Sans aucun doute! A l’Actuel, nous avons tenu à privilégier les consultations en personne précisément pour permettre ce contact rapproché entre le patient, l’infirmier et le médecin. C’est essentiel dans cette période perturbée. Néanmoins, nous offrons aux patients qui le souhaitent la possibilité de consulter par téléphone ou visio-conférence. C’est une décision qui appartient au patient, ce n‘est pas un mode de fonctionnement qui lui est imposé.
La pandémie de COVID-19 a-t-elle un impact sur les efforts de lutte contre le VIH / Sida?
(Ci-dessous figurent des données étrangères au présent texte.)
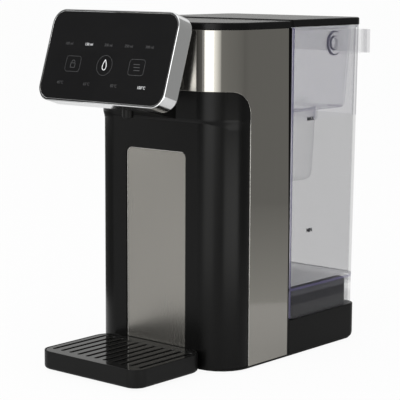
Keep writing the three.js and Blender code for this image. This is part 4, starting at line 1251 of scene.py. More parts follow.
@dataclass
class Head:
    """Tilted touch head: silver frame, black glass, marks, neck and spout; the steel doesn't mirror it."""

    centre: Vec = (0.0, -0.12605, 0.28045)
    tilt: float = math.radians(17.88)
    width: float = 0.1492
    height: float = 0.083
    thickness: float = 0.018
    corner: float = 0.014
    bezel: float = 0.0019
    ledge: float = 0.0024
    back_wall: float = 0.002
    glass: float = 0.0012
    board_thickness: float = 0.0016
    gap: float = 0.0003
    front_edge: float = 0.0008
    back_edge: float = 0.0022
    crease: float = 0.2245
    neck_foot: float = 0.0023
    neck_drop: float = 0.022
    neck_round: float = 0.004
    neck_side_round: float = 0.003
    neck_side_rise: float = 0.02
    neck_wall: float = 0.0022
    neck_front_wall: float = 0.012
    neck_back_wall: float = 0.004
    neck_room_top: float = 0.28
    mouth: float = 0.0053
    mouth_low: float = 0.2
    tip_points: tuple[Flat, ...] = (
        (0.0026, 0.001), (0.003, 0.0), (0.0043, 0.0), (0.0048, 0.0004), (0.005, 0.0015),
    )
    bore: float = 0.0026
    stem: float = 0.0034
    nozzle: float = 0.005
    collar: float = 0.008
    collar_thickness: float = 0.002
    stem_length: float = 0.01

    def matrix(self) -> Matrix:
        """From the head's own axes, face up, to its place."""
        return Matrix.Translation(self.centre) @ Matrix.Rotation(QUARTER - self.tilt, 4, "X")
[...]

Il est certain que mesures d’hygiène mises en place pendant la pandémie, en conjonction avec de nombreux autres facteurs de vulnérabilité ont une incidence sur la qualité de vie et l’adhérence au traitement de nos patients, qu’il s’agisse de traitement antirétroviral (ARV) ou de PrEP. La recrudescence de décès liés au VIH / sida compte tenu des ruptures de services est l’une des inquiétudes majeures de l’ONUSIDA. Nous ne sommes pas à l’abri de conséquences néfastes même si la situation au Québec n’est pas comparable à d’autres régions du monde nettement plus démunies. Néanmoins, l’arrêt temporaire de traitement antirétroviral par manque de fonds (perte de travail donc d’assurances privées) peut entraîner des rebonds dans la charge virale.
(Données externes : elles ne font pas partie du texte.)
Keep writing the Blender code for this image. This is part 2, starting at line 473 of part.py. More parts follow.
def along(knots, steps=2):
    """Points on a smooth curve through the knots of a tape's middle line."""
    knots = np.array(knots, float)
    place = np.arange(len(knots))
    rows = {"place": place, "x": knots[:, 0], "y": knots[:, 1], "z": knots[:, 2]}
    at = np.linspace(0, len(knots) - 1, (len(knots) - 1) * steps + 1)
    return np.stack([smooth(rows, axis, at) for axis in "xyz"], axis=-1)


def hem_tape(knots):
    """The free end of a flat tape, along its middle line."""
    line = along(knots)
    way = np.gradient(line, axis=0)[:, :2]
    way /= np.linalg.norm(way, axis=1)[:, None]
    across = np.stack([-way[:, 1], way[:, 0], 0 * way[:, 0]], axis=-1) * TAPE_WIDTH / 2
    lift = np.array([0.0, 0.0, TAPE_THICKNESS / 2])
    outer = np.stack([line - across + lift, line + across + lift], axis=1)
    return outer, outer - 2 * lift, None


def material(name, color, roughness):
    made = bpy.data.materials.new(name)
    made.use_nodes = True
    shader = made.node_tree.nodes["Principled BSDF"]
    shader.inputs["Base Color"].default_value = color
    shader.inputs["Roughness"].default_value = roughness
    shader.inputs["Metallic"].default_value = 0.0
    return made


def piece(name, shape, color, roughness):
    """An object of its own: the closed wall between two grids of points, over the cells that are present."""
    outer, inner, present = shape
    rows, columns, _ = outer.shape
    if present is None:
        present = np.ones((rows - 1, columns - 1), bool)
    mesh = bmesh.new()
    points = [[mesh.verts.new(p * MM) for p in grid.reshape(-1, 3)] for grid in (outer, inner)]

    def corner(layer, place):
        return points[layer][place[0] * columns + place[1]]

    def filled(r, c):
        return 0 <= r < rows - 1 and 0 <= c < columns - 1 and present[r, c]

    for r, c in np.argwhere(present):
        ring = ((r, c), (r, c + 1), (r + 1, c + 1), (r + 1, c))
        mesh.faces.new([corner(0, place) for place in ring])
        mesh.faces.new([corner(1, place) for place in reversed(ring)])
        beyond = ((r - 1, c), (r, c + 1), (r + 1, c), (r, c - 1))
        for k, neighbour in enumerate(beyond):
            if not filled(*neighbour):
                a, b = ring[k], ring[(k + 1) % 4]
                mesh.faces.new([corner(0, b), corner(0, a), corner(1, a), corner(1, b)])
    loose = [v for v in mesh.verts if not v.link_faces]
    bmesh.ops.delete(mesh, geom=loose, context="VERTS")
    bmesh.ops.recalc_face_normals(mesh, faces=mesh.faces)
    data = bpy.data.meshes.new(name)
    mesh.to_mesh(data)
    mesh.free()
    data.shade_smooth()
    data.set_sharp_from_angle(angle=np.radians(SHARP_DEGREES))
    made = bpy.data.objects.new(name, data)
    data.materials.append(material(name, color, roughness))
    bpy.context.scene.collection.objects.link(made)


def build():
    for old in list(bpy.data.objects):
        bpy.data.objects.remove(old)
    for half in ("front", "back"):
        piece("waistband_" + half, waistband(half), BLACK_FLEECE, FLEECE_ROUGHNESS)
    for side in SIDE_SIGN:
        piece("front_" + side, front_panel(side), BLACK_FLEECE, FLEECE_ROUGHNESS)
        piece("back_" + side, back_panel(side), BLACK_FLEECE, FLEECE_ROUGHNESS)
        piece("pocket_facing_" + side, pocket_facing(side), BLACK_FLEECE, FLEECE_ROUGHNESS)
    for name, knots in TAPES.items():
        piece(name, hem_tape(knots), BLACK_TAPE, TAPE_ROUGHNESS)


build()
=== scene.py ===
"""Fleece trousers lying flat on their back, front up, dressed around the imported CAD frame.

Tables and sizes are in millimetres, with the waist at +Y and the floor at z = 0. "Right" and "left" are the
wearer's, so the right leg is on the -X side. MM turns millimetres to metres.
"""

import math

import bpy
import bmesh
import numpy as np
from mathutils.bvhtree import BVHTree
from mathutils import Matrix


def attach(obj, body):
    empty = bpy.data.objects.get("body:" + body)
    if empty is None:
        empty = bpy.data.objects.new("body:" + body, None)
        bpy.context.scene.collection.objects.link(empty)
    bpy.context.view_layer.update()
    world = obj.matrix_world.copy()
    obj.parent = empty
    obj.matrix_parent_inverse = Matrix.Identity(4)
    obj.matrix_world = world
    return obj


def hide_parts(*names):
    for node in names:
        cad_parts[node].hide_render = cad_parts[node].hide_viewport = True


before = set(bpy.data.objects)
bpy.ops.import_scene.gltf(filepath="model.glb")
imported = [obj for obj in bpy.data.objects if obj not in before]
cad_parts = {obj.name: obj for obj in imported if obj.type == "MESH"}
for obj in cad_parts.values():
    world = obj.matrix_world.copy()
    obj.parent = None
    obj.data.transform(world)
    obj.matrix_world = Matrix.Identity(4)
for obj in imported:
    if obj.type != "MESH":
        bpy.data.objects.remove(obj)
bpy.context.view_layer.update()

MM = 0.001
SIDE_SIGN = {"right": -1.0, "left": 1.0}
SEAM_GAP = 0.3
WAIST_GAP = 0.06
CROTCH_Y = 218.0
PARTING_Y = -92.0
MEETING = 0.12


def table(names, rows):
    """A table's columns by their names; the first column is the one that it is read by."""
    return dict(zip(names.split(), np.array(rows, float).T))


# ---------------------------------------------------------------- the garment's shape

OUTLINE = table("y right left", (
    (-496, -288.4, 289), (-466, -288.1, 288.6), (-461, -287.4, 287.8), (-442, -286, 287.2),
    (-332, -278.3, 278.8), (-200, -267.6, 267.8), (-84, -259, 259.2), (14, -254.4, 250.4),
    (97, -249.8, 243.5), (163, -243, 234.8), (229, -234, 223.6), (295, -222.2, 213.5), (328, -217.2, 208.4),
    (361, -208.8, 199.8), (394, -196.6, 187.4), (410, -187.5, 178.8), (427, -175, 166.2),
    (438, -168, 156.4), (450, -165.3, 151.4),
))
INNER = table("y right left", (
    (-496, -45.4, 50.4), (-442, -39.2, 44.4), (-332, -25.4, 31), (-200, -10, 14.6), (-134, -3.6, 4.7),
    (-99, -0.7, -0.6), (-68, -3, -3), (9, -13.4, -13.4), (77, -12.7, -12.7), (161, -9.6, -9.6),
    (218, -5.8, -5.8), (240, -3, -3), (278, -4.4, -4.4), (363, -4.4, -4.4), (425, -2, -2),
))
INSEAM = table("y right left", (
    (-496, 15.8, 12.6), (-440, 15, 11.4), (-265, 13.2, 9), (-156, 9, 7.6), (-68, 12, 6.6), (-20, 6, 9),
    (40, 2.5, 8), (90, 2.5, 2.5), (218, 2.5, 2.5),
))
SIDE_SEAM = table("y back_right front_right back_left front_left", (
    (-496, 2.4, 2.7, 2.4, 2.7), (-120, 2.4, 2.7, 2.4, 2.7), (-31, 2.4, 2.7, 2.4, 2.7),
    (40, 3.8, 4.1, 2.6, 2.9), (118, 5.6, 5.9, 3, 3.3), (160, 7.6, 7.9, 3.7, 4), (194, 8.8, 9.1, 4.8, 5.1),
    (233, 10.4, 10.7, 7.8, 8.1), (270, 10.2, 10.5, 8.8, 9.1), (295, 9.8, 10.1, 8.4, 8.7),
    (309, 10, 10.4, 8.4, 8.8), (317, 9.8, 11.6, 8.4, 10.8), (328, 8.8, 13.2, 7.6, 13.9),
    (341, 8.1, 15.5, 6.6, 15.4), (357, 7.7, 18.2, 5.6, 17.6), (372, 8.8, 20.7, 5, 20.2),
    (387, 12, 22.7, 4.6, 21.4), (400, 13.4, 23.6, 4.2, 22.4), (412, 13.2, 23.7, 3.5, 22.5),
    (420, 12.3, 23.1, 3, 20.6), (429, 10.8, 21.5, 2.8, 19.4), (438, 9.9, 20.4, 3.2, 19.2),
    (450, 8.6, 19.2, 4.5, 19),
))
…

On pourrait constater le même impact au niveau de la PrEP, si quelqu’un cesse temporairement de renouveler sa prescription compte tenu d’une présumée diminution de rapports sexuels. Si l’on en juge par le taux d’ITSS diagnostiquées à la clinique pendant les périodes de confinement, les rapports sexuels n’ont pas diminué pour tout le monde, et la transmission des ITSS continue d’être élevée. La majorité des ITSS sont asymptomatiques. IL faut continuer le dépistage. Par ailleurs, en ce 1er décembre, journée mondiale du VIH/Sida, il faut se
souvenir que le VIH continue de se transmettre et de provoquer près de 700,000 décès par année. Il ne faudrait pas que les efforts menés contre COVID-19 oblitèrent les 30 années de lutte que nous avons menées.